When I left for the trail in 2019, I was in pretty decent shape. I had been working with a personal trainer for quite a while at that point, was lifting three times a week and running here and there, along with a slew of other healthy habits. I’m in a much different situation this time. I feel like I’ve tipped to the other end of the spectrum compared to what my personal baseline of health usually is. I’ve been keeping up with some yoga and meditation fairly regularly, but other than that I’ve managed to get completely out of lifting and running shape despite trying to restart, again and again, this entire past year. I think it goes without saying that this was a weird year, and with a lot of constant changes to my job and living situation, I struggled to maintain a healthy routine.
Even worse, I’ve adopted this mentality in the last few weeks that I’ll start to feel better on the trail, so I feel nearly no guilt about some of the junk food habits I’ve gotten myself into because I’ve been justifying that my body could really use any extra pudge I can manage so that I have something to lose on the trail. To make this make sense, I think I should note that for my body type, I generally have difficulty gaining much weight and this is a slight concern for me on the trail because I don’t have much to lose. Still though, it’s not good to find myself in a position where I’m not maintaining healthy habits, and my overall point is that this time I’ll have to use the trail to get in shape, vs. setting out gung-ho. I’m not too worried about this as long as I keep an awareness to what my body can handle each day, and I don’t plan to push my mileage much past 8-10 miles a day for the first couple weeks unless I’m really feeling great.
This is the weirdest of them all. Here I am getting ready to head out on this hike for three months and I’m not even sure if most of my friends even know I’m going. My next order of business is to let people know so that at minimum there’s a reason when I don’t respond to text messages for days at a time.
I’m kind of in this “I’ll believe it once I’m actually on the trail” phase, because I was going to head out to do this in 2020 before everything changed and most of us had to cancel hiking plans to respect the stay at home orders. My job situation also felt like chaos this entire past year. I’ve worked as a flight attendant for seven years, and the airline industry was ravaged from the effects of the pandemic. It was stressful, as I was in the constant “I’m going to have a job, now I wont” juggle. Up until a month ago, I thought I was going to get furloughed this April. That might look like time off, but in reality, I was prepared to not be able to finish this hike in 2021 because I would have had to put my efforts into finding a new job for an unknown period of time.
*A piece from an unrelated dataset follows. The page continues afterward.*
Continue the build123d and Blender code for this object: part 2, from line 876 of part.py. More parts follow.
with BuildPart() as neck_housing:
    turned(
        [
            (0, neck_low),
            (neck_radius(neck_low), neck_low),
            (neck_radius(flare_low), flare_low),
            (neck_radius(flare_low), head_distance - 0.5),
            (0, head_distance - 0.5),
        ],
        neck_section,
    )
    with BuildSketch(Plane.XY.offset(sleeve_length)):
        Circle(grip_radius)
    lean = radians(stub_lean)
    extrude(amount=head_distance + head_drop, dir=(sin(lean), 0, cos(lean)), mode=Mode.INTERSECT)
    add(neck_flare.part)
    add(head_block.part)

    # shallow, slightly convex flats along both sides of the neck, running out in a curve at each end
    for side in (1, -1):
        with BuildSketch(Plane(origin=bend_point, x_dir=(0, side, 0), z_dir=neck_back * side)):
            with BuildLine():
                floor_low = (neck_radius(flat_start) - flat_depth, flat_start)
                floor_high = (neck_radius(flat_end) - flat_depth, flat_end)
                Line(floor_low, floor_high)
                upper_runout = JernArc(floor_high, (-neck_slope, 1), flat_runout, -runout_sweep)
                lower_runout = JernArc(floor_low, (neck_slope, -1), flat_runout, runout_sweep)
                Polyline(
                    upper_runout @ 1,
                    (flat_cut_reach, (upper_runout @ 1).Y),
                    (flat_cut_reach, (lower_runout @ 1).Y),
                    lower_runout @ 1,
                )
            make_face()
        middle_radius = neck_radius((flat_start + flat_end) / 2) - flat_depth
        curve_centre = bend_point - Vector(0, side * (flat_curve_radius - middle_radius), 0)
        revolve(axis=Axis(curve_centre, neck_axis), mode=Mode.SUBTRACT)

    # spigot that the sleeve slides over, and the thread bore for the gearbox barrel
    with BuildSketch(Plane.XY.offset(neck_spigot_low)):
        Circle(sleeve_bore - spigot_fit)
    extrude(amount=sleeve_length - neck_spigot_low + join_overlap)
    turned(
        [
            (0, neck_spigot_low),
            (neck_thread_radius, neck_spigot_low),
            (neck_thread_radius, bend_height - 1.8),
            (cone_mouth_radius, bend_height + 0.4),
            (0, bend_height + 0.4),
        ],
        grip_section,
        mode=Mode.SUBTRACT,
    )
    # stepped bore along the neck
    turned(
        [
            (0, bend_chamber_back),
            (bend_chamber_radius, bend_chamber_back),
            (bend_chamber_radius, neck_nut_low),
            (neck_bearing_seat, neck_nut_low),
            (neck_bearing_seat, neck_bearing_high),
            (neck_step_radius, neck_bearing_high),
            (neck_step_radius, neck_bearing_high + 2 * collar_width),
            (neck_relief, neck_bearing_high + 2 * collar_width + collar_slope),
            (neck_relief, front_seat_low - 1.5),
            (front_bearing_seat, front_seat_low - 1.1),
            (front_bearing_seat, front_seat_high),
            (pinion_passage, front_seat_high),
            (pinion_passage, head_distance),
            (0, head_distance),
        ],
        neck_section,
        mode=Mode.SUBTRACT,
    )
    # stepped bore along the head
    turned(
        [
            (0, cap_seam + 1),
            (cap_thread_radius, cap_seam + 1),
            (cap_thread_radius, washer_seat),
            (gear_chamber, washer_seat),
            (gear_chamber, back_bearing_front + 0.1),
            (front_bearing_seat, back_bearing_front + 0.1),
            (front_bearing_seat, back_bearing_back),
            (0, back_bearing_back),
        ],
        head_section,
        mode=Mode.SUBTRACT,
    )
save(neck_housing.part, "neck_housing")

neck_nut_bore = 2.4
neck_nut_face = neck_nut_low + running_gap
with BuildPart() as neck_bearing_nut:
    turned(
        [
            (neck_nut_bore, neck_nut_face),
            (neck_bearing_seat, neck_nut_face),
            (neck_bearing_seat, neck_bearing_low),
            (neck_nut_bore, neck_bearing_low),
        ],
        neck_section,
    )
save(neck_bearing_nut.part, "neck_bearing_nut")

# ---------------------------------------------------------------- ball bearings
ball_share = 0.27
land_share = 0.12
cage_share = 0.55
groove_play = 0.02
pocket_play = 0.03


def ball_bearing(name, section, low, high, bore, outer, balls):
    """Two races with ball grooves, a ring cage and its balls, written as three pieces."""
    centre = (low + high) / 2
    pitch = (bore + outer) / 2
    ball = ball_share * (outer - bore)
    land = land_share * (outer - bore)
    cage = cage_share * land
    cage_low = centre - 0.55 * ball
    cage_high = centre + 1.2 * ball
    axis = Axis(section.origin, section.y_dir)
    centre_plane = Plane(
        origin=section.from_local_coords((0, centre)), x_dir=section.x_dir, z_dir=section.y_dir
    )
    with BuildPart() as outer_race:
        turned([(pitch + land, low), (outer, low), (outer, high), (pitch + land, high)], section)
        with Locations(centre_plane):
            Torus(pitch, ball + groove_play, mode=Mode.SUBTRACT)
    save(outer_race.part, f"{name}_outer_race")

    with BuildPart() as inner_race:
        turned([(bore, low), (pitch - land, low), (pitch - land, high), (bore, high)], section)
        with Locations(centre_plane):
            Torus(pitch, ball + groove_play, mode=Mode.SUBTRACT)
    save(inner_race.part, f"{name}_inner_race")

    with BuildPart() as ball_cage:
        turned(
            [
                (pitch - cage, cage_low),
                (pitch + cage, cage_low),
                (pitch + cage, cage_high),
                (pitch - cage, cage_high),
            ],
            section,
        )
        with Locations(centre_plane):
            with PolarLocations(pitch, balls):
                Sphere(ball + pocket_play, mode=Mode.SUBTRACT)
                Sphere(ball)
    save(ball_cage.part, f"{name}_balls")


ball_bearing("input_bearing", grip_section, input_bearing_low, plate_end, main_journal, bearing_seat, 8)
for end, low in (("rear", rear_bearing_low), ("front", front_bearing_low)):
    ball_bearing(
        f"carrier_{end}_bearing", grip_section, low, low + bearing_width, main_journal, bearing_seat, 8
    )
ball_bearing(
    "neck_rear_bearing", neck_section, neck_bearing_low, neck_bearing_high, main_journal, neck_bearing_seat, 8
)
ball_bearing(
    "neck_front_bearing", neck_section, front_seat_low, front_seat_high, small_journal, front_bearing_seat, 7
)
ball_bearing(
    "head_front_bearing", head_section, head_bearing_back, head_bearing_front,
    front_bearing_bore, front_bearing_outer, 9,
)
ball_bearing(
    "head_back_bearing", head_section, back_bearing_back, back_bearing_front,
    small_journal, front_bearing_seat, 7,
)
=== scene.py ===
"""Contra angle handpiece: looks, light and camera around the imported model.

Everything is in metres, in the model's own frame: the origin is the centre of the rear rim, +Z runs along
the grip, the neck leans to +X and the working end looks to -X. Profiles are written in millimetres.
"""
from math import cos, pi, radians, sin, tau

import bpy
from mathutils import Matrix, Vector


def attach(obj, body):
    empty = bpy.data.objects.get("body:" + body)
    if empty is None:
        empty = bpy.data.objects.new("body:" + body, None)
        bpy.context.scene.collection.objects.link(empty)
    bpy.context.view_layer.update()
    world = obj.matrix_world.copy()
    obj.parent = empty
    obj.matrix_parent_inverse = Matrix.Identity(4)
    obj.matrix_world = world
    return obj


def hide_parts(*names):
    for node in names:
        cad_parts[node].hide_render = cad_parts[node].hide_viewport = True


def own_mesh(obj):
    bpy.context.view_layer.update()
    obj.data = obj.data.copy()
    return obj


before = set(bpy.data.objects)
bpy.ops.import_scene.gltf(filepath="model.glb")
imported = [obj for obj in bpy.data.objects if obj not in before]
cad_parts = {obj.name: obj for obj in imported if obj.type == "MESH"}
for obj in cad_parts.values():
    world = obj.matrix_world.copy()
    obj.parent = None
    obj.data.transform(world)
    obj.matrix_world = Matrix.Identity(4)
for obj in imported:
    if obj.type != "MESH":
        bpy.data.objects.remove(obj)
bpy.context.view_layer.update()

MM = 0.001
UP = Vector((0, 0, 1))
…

Luckily some things turned around last minute, and I’m still employed by my airline. Even though things are starting to bounce back, the airline is still way overstaffed right now and wound up offering voluntary leaves. This is lucky for me because I still had the savings to do this hike, and can keep my health insurance while I do it. A month ago I knew I had a leave of absence for April, and just a week ago I found out I was able to get the offered leave May – July. Coming back to flying the past few months has been a really good thing but also a little stressful, and I’m beyond thankful I get a break to hike without living in the fear that I’ll lose my job completely, as I did for so much of 2020. I can’t really predict my job scheduling situation past a month at a time right now, so this leave is a godsend that I at least have a set in stone idea of what my life looks like through July – a feeling of certainty I haven’t had in a while. Another advantage of coming right off of working flights is that I’m already vaccinated, which helps me feel a little better about going into town on trail.
My boyfriend, his mom and I are heading to North Carolina to spend a day or two doing trail magic this week. We’ve never done this before and are very excited! I’ll hopefully report back on how this goes.